50 locals lose jobs as a direct result of Labor’s decision

More than 50 locals are looking for a job after the closure of Parkside’s Nannup Mill. The mill ceased operations yesterday after almost 100 years as a direct result of the Labor Government’s decision to ban hardwood harvesting in Western Australia.

“The closure of Nannup Mill is devasting for the employees, for the local community and for the businesses that have supported the timber industry for decades,” Shadow Minister for Forestry Steve Martin said.

“Labor welcomed Parkside’s investment in the timber industry just a few years ago and then shut down the industry without any consultation with locals or the industry.”

“We can expect to see more mill closures and job losses before the end of the year thanks to the Labor Government.”

After originally planning to cease operations at the end of December 2023, Parkside Timber brought the date forward, notifying workers just before Christmas. The company’s Greenbushes Mill closed its doors in May last year.

“This comes as another massive blow to timber workers in Nannup and around the state. We know that over the Christmas period at least 50 families have been forced to consider their future and if they will stay in town,” said Mr Martin.

“Some of these workers have worked at the mill for nearly 50 years and their families have worked there for generations. What we are going to see is a massive loss of skills that won’t ever be replaced.

“This is a direct consequence of the Labor Government’s short-sighted policy decision and complete lack of consultation with industry. Labor are knowingly destroying a sustainable industry that has supported small communities in Western Australia for well over a century.

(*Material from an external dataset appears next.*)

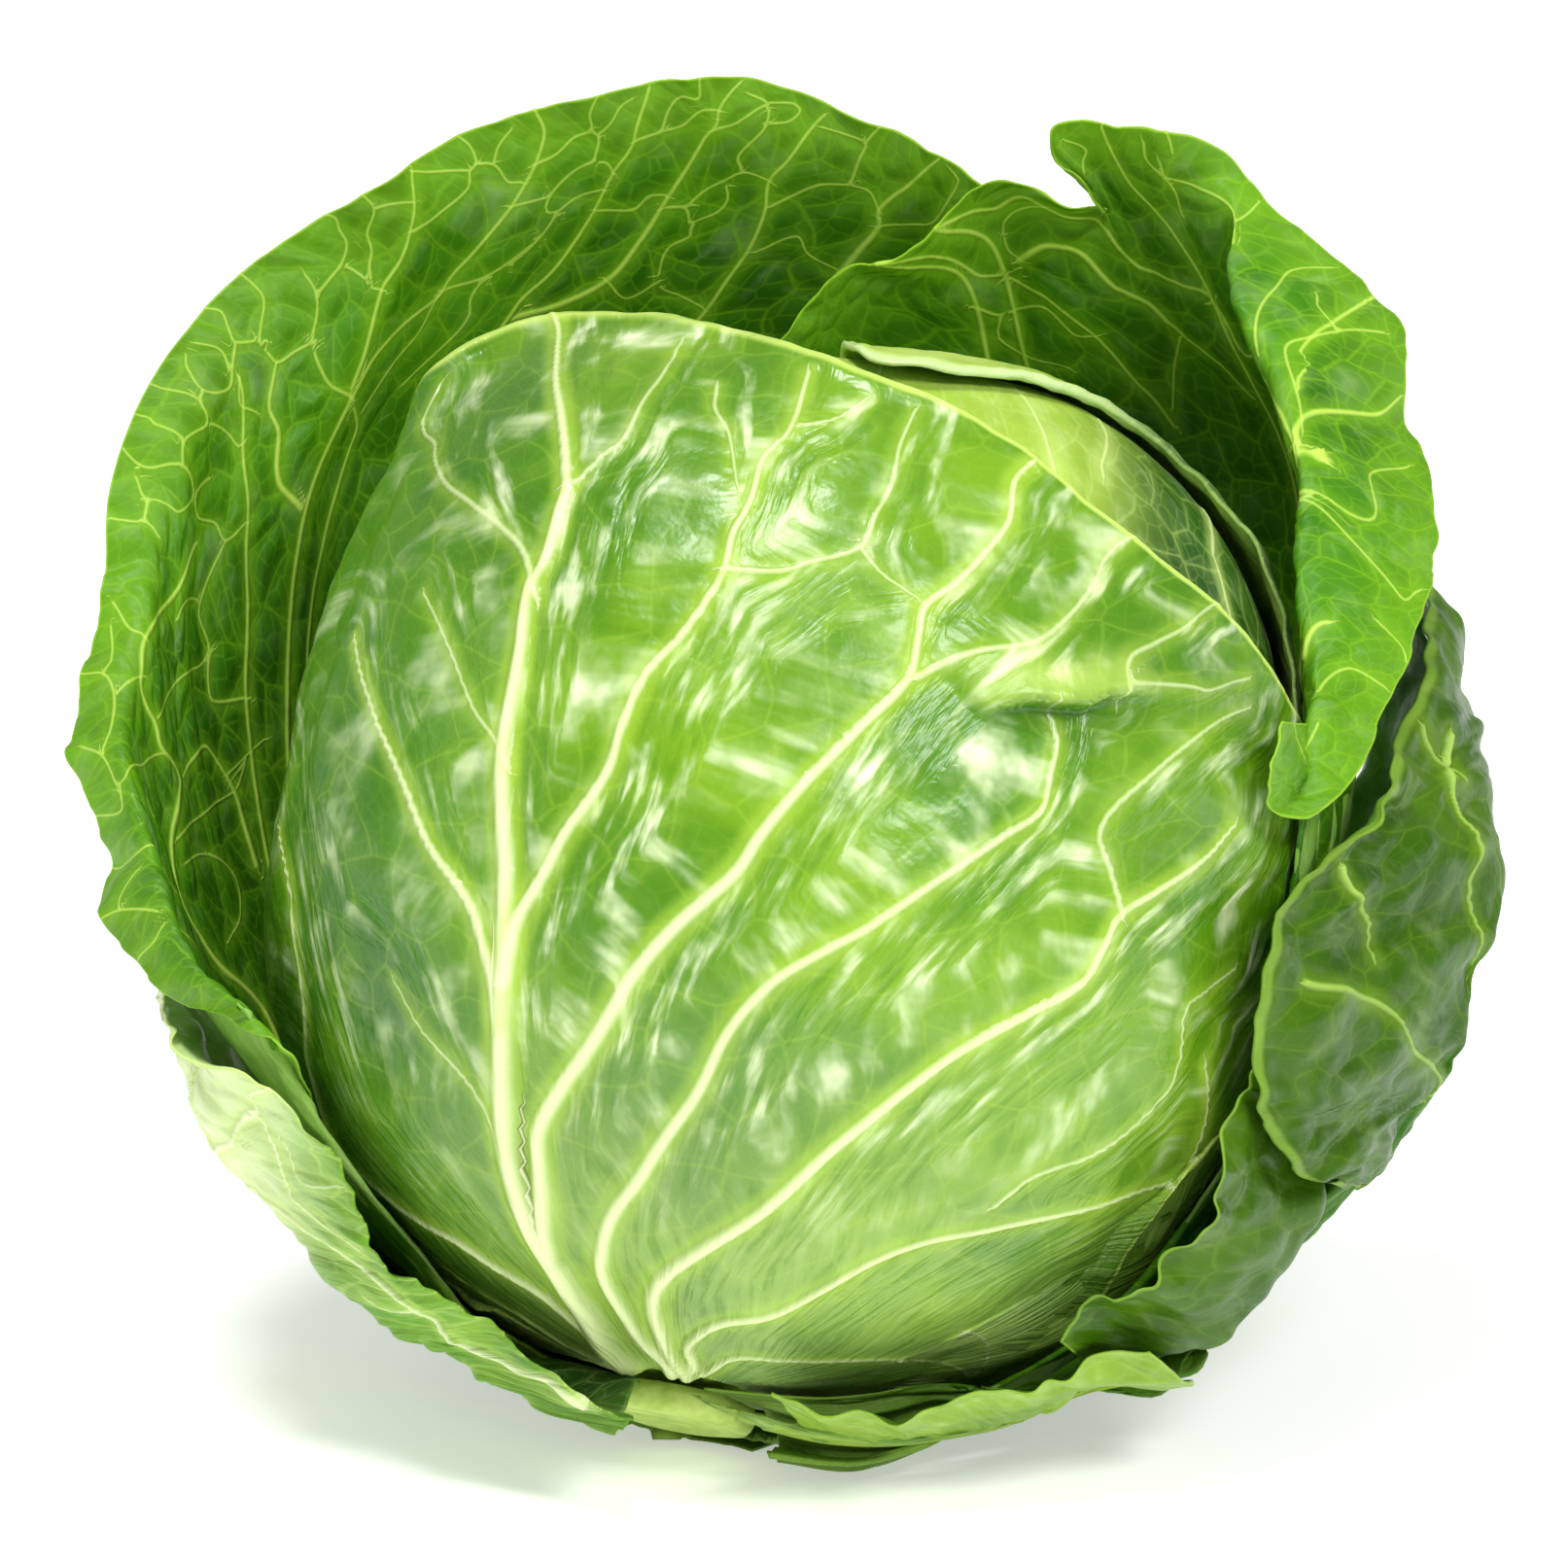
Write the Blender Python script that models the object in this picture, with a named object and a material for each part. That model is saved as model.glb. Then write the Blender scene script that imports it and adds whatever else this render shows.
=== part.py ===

“We are already experiencing the consequences of Labor’s poorly thought-out decision. There are widespread shortages of timber used in construction, heritage builds, furniture manufacturing and firewood – just to name a few.

“Where will our timber supply will come from? If hardwood is no longer processed in WA, the only way to source it will be through importation from domestic or even international markets.

“This is not only a slap in the face to the hundreds of workers capable of processing timber here, but will have detrimental effects on the environment.

“Unlike the sustainable Western Australian hardwood harvesting industry, we know that the timber coming out of Brazil and Indonesia is not ethically or sustainably logged, processed or transported.

“Yesterday’s mill closure is just more evidence that Labor do not care about small, regional businesses.”